It would of course be better if Firefox had a similar fake device, but to my knowledge it doesn’t.

Downloading all Code and Components 

Now we have all we need to run the test and have it verify something useful. We just have the hard part left: how do we actually download all the resources we need to run this test? Recall that this is actually a three-way integration test between Chrome, Firefox and AppRTC, which require the following:

  • The AppEngine SDK in order to bring up the local AppRTC instance, 
  • The AppRTC code itself, 
  • Chrome (already present in the checkout), and 
  • Firefox nightly.

While developing the test, I initially just hand-downloaded these and installed and hard-coded the paths. This is a very bad idea in the long run. Recall that the Chromium infrastructure is comprised of thousands and thousands of machines, and while this test will only run on perhaps 5 at a time due to its webcam requirements, we don’t want manual maintenance work whenever we replace a machine. And for that matter, we definitely don’t want to download a new Firefox by hand every night and put it on the right location on the bots! So how do we automate this?

Downloading the AppEngine SDK
First, let’s start with the easy part. We don’t really care if the AppEngine SDK is up-to-date, so a relatively stale version is fine. We could have the test download it from the authoritative source, but that’s a bad idea for a couple reasons. First, it updates outside our control. Second, there could be anti-robot measures on the page. Third, the download will likely be unreliable and fail the test occasionally.

The way we solved this was to upload a copy of the SDK to a Google storage bucket under our control and download it using the depot_tools script download_from_google_storage.py. This is a lot more reliable than an external website and will not download the SDK if we already have the right version on the bot.

Downloading the AppRTC Code
This code is on GitHub. Experience has shown that git clone commands run against GitHub will fail every now and then, and fail the test. We could either write some retry mechanism, but we have found it’s better to simply mirror the git repository in Chromium’s internal mirrors, which are closer to our bots and thereby more reliable from our perspective. The pull is done by a Chromium DEPS file (which is Chromium’s dependency provisioning framework).

Downloading Firefox
It turns out that Firefox supplies handy libraries for this task. We’re using mozdownload in this script in order to download the Firefox nightly build. Unfortunately this fails every now and then so we would like to have some retry mechanism, or we could write some mechanism to “mirror” the Firefox nightly build in some location we control.

Putting it Together

With that, we have everything we need to deploy the test. You can see the final code here.

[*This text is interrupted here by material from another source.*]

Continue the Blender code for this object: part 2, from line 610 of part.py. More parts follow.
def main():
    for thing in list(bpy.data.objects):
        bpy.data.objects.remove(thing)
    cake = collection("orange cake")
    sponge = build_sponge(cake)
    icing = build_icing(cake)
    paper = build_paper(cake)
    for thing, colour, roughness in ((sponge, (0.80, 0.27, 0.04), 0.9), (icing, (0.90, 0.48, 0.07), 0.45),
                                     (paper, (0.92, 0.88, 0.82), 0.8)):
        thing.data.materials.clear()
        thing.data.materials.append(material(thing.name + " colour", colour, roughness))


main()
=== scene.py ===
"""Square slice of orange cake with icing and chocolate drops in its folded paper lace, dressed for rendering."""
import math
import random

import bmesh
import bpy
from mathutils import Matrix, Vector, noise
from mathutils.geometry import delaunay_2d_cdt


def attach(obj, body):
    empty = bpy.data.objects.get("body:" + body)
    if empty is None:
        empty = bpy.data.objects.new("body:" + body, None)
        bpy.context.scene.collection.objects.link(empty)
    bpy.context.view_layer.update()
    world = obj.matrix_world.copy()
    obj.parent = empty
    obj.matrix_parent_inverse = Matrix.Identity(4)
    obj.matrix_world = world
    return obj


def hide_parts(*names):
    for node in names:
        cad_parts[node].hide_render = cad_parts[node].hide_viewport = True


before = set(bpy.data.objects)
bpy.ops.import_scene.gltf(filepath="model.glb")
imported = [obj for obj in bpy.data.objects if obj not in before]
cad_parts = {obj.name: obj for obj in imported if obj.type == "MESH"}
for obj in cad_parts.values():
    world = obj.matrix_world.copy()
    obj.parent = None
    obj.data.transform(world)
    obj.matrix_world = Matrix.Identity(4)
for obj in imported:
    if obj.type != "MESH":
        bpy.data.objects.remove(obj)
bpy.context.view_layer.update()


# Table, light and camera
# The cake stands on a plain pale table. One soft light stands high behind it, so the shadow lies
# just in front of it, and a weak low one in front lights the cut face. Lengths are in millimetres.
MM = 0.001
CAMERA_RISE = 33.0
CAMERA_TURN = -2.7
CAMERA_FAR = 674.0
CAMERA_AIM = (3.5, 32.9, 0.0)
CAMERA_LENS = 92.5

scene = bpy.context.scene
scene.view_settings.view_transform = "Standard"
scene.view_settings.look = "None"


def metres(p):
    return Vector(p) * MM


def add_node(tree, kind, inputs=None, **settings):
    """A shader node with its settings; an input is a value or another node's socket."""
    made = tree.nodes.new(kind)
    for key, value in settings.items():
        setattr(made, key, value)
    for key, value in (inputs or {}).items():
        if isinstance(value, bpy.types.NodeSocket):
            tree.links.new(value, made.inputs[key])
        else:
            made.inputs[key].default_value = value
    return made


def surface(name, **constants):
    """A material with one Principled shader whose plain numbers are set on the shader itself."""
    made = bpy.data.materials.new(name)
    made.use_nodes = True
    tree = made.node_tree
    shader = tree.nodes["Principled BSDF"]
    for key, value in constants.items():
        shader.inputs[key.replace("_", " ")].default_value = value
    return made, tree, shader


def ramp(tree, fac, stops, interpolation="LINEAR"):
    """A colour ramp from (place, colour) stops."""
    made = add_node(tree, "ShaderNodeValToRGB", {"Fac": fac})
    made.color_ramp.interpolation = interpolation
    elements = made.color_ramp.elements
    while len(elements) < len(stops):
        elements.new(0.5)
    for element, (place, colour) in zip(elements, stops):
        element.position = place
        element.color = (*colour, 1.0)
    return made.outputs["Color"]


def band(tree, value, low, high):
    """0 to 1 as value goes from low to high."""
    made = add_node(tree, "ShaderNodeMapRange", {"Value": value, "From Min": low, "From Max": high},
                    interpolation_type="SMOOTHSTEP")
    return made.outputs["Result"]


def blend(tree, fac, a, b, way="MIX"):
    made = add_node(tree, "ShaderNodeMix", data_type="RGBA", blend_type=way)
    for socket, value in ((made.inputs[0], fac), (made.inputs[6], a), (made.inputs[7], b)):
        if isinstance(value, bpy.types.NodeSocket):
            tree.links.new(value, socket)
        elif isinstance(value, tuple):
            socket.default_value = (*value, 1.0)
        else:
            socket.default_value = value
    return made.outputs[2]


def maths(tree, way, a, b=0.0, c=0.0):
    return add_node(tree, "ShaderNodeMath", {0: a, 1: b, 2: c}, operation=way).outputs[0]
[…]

The provisioning code above was put into a separate “.gclient solution” so that regular Chrome devs and bots are not burdened with downloading hundreds of megs of SDKs and code that they will not use. When this test runs, you will first see a Chrome browser pop up, which will ensure the local apprtc instance is up. Then a Firefox browser will pop up. They will each acquire the fake device and real camera, respectively, and after a short delay the AppRTC call will come up, proving that video interop is working.

This is a complicated and expensive test, but we believe it is worth it to keep the main interop case under automation this way, especially as the spec evolves and the browsers are in varying states of implementation.

Future Work

  • Also run on Windows/Mac. 
  • Also test Opera. 
  • Interop between Chrome/Firefox mobile and desktop browsers. 
  • Also ensure audio is playing. 
  • Measure bandwidth stats, video quality, etc.


Author: "Google Testing Bloggers (noreply@blogger.com)" Tags: "Patrik Höglund"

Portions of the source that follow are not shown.